Job, for all his yelling and kvetching and saying terribly impolite things to God, did the will of his Father. He bawled out “My God, my God, why have you forsaken me?” for 42 chapters, but he stayed. Like the Son of God whom he images, he speaks the truth about himself and his anguish to God and to his neighbor–and is paid the awful compliment of suffering with Christ, of being raised, in fact, to a prophetic foreshadow of Christ.

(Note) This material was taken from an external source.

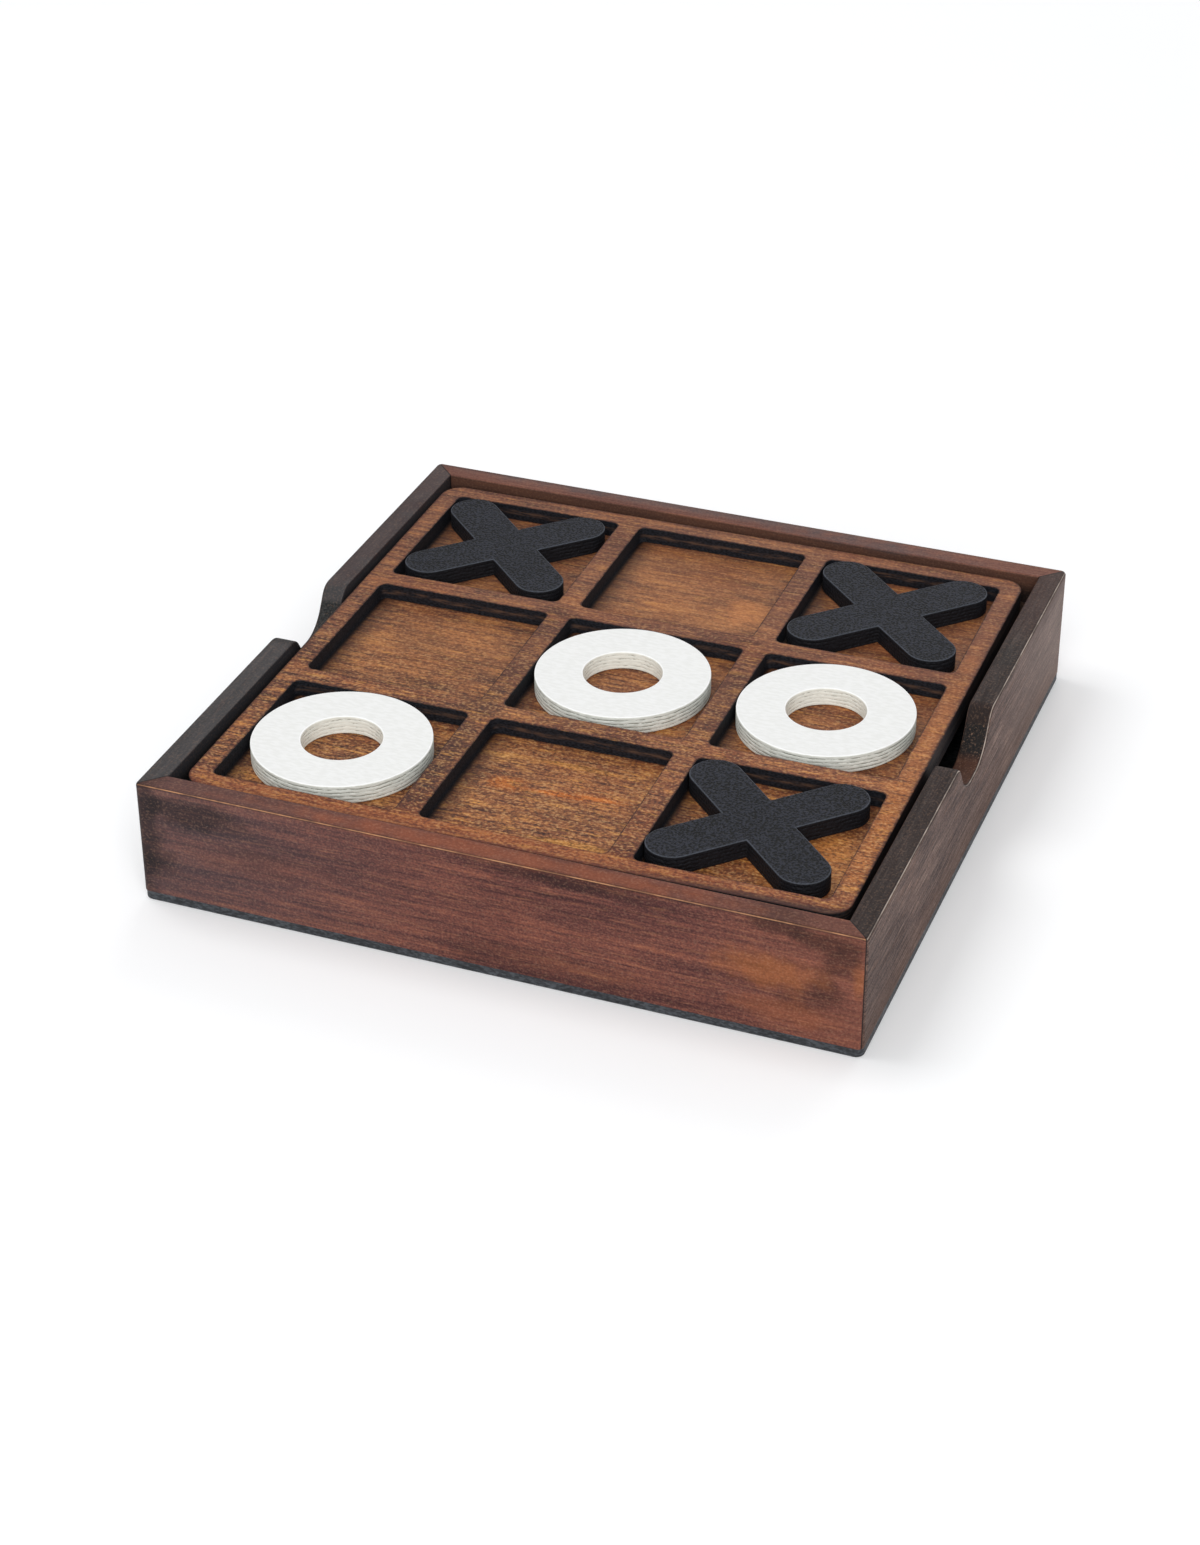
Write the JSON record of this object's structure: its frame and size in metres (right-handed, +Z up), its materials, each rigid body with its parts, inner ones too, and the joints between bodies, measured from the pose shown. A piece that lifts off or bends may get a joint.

For that is, in the end, what faith means: you stay. You remain with God, not as a mouse or a worm or a conquered slave, but as His precious Son. For the line of reasoning which says “I’m sinful, so I’m not allowed to hurt or complain” is false, plain and simple. You are not just sinful. You are not even basically sinful. You are basically a redeemed creation of God and God hates the sin because it hurts you, whom He loves, just as the father of a drug addict hates heroin because of what it does to his precious child. You can’t hurt God’s feelings. You can only hurt yourself by acting inauthentically, like Job’s Happy Face Friends. All the screeching and kvetching in the book of Job is proof of that. God, so far from telling you to sit down and shut up, is the very fire within that impels you to speak, even if it is to speak a complaint. He is with you–Emmanuel–not against you. God’s love for you can’t be harmed by you speaking authentically to him. Nor can it, in the end, be thwarted from achieving a glory in and through you that you may not now be able to imagine–if you stay with Him on the Way. But the way to that glory is honesty, not happy talk and not guilt trips. Jesus Crucified is the Way and the Truth. And if He and Job can speak to God in full-throated honesty, so can you. If God can’t take it, who can?